The regulator has approved a proposal to develop a regulation to allow the sale of products derived from the seeds of low delta 9-tetrahydrocannabinol (THC) varieties of cannabis sativa.
The decision by FSANZ is a key step toward encouraging ministers to approve of the plant for human consumption, with a decision due to go before the Australia and New Zealand Ministerial Forum on Food Regulation on April 28 when the next Council of Australian Governments (COAG) meeting is scheduled to take place.
In a circular issued today, FSANZ ruled there was no danger in the human consumption of hemp.
"It is unrealistic to expect that consumption of any low THC hemp seed food or combination of foods containing CBD would result in any consumers reaching the Lowest Oral Human Therapeutic Dose," it said.

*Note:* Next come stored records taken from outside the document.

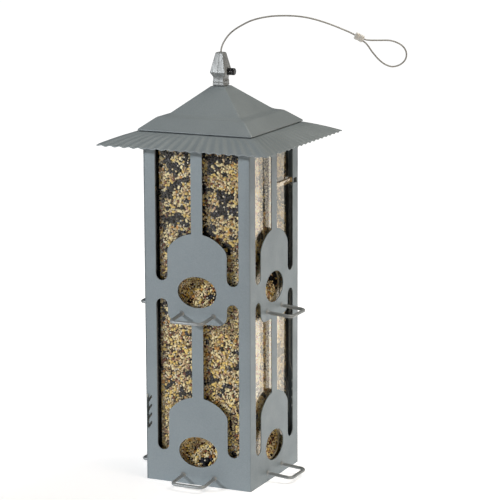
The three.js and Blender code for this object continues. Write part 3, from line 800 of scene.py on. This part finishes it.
# Shape, half sizes and the radius kept free in mm, share of the mix, and colours with their weights.
GRAINS = {
    "sunflower": {
        "shape": long_grain(0.8), "size": (4.9, 2.3, 1.5), "share": 0.9, "radius": 1.95,
        "colours": {"hull_black": 6, "hull_grey": 4},
    },
    "corn": {
        "shape": round_grain(0.28, grain_rng), "size": (2.1, 1.6, 1.3), "share": 0.34, "radius": 1.6,
        "colours": {"corn_yellow": 4, "corn_orange": 1, "corn_pale": 4},
    },
    "milo": {
        "shape": round_grain(0.08, grain_rng), "size": (1.7, 1.55, 1.35), "share": 0.18, "radius": 1.5,
        "colours": {"milo_red": 3, "milo_brown": 3, "milo_rose": 3},
    },
    "wheat": {
        "shape": long_grain(1.0, 4, 6), "size": (2.9, 1.3, 1.2), "share": 0.26, "radius": 1.5,
        "colours": {"wheat": 3, "millet_tan": 2},
    },
    "millet": {
        "shape": round_grain(0.05, grain_rng), "size": (1.18, 1.08, 1.0), "share": 2.3, "radius": 1.08,
        "colours": {
            "millet_cream": 9, "millet_straw": 3.5, "millet_gold": 1.5, "millet_white": 4.5, "millet_tan": 3.5,
        },
    },
}

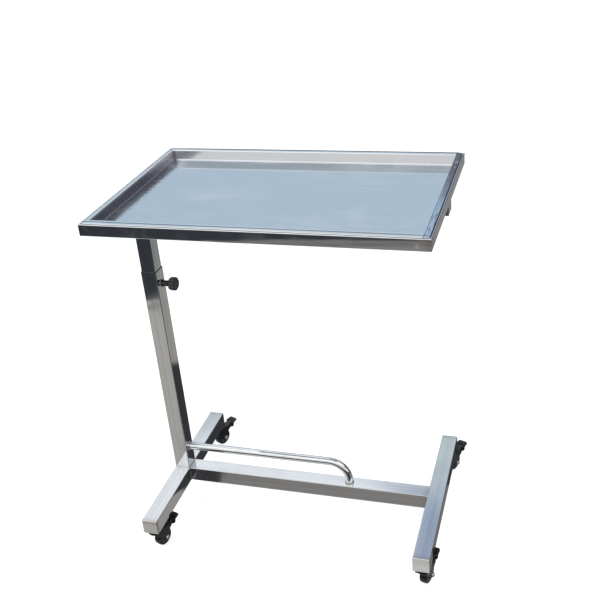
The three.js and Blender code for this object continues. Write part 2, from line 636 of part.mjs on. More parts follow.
function makeCaster(corner, heading) {
  const caster = new THREE.Group();
  const [depthWise, lengthWise] = corner.split('_');
  caster.position.x = lengthWise === 'left' ? 0 : FOOT_SPACING;
  caster.position.y = (depthWise === 'front' ? -1 : 1) * (FOOT_LENGTH / 2 - casterInset);
  caster.rotation.z = THREE.MathUtils.degToRad(heading);
  const name = `caster_${corner}`;
  makeKingpin(name, caster);
  makeRace(name, caster);
  makeFork(name, caster);
  makeWheel(name, caster);
  makeAxle(name, caster);
  makePedal(name, caster);
  cart.add(caster);
}

// ------------------------------------------------------------- assembly

for (const [side, x] of [['left', 0], ['right', FOOT_SPACING]]) {
  makeFoot(`foot_${side}`, x);
  makeFootCap(`foot_cap_front_${side}`, x, -1);
  makeFootCap(`foot_cap_back_${side}`, x, 1);
}
makeCrossbeam();
makeFootRail();
makeOuterColumn();
makeInnerColumn();
makeInnerPlug();
makeClamp();
makeArm();
makeFrame();
makeTray();
for (const [corner, heading] of Object.entries(CASTER_HEADINGS)) {
  makeCaster(corner, heading);
}

// Everything above is placed from the column's axis; move it over the origin.
const extent = new THREE.Box3().setFromObject(cart, true);
const centre = extent.getCenter(new THREE.Vector3());
cart.position.set(-centre.x, -centre.y, -extent.min.z);
cart.updateMatrixWorld(true);

export default cart;
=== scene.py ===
import json
import math

import bmesh
import bpy
from mathutils import Matrix, Vector


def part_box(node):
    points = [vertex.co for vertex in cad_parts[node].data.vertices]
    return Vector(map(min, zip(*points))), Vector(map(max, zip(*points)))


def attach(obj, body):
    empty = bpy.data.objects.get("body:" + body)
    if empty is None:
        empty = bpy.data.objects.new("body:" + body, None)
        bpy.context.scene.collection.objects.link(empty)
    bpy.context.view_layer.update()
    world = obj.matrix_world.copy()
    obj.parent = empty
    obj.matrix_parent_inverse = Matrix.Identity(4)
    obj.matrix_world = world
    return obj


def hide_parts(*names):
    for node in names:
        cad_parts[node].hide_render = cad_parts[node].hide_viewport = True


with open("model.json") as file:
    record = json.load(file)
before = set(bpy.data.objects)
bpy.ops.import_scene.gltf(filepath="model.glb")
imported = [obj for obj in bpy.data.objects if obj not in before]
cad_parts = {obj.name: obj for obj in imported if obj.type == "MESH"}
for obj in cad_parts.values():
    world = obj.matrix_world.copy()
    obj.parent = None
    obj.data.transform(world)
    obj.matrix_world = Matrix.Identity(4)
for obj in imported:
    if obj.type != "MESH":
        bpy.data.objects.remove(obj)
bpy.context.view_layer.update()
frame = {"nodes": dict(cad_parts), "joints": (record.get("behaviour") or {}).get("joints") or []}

# ---------------------------------------------------------------- camera
# A person's view of the cart: from in front of its free end, a little over
# head height for the tray, looking down on it with the camera tipped slightly.
CAMERA_PLACE = Vector((0.5851, -1.7030, 1.527))
CAMERA_TURN = math.radians(18.05)
CAMERA_DIP = math.radians(27.67)
CAMERA_TIP = math.radians(-5.04)
CAMERA_LENS = 54.45
CAMERA_SHIFT = (-0.016, -0.0023)
CAMERA_REACH = 60


def camera_axes(turn, dip, tip):
    """Right, up and backward axes of a camera turned left of +Y, dipped and tipped."""
    ahead = Vector((-math.sin(turn) * math.cos(dip), math.cos(turn) * math.cos(dip), -math.sin(dip)))
    right = Vector((math.cos(turn), math.sin(turn), 0))
    up = right.cross(ahead)
    tipped_right = math.cos(tip) * right + math.sin(tip) * up
    tipped_up = math.cos(tip) * up - math.sin(tip) * right
    return Matrix((tipped_right, tipped_up, -ahead)).transposed()


camera = bpy.data.objects.new("camera", bpy.data.cameras.new("camera"))
camera.data.lens = CAMERA_LENS
camera.data.shift_x, camera.data.shift_y = CAMERA_SHIFT
camera.data.clip_end = CAMERA_REACH
camera_turned = camera_axes(CAMERA_TURN, CAMERA_DIP, CAMERA_TIP).to_4x4()
camera.matrix_world = Matrix.Translation(CAMERA_PLACE) @ camera_turned
bpy.context.scene.collection.objects.link(camera)
bpy.context.scene.camera = camera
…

The international market for hemp foods is currently estimated at $1bn annually.
Hemp Foods Australia founder and CEO, Paul Benhaim, said the demand for Australian hemp foods would quadruple in the next few years.
He has been a longstanding campaigner for the rule change.
Marking the announcement, Benhaim said Australian hemp farmers were encouraged about the prospective legalisation of the crop as a food and its separation from marijuana.
“This is another positive step in the years long work and investment in achieving legalisation for omega-3 rich hemp as a food in Australia. It will also contribute significantly toward more sustainable farming in Australia, with the added bonus of creating considerable job opportunities for Australia’s farming industry.”
He added hemp was a highly nutritious source of plant-based protein and could be used as an ingredient like flour, oil and protein powder.
Benhaim is confident that the ministers will grant legalisation on April 28, which will see hemp foods become legal to purchase nationally from November 2017, even though they have previously ignored similar advice from regulators and continued to enforce the ban.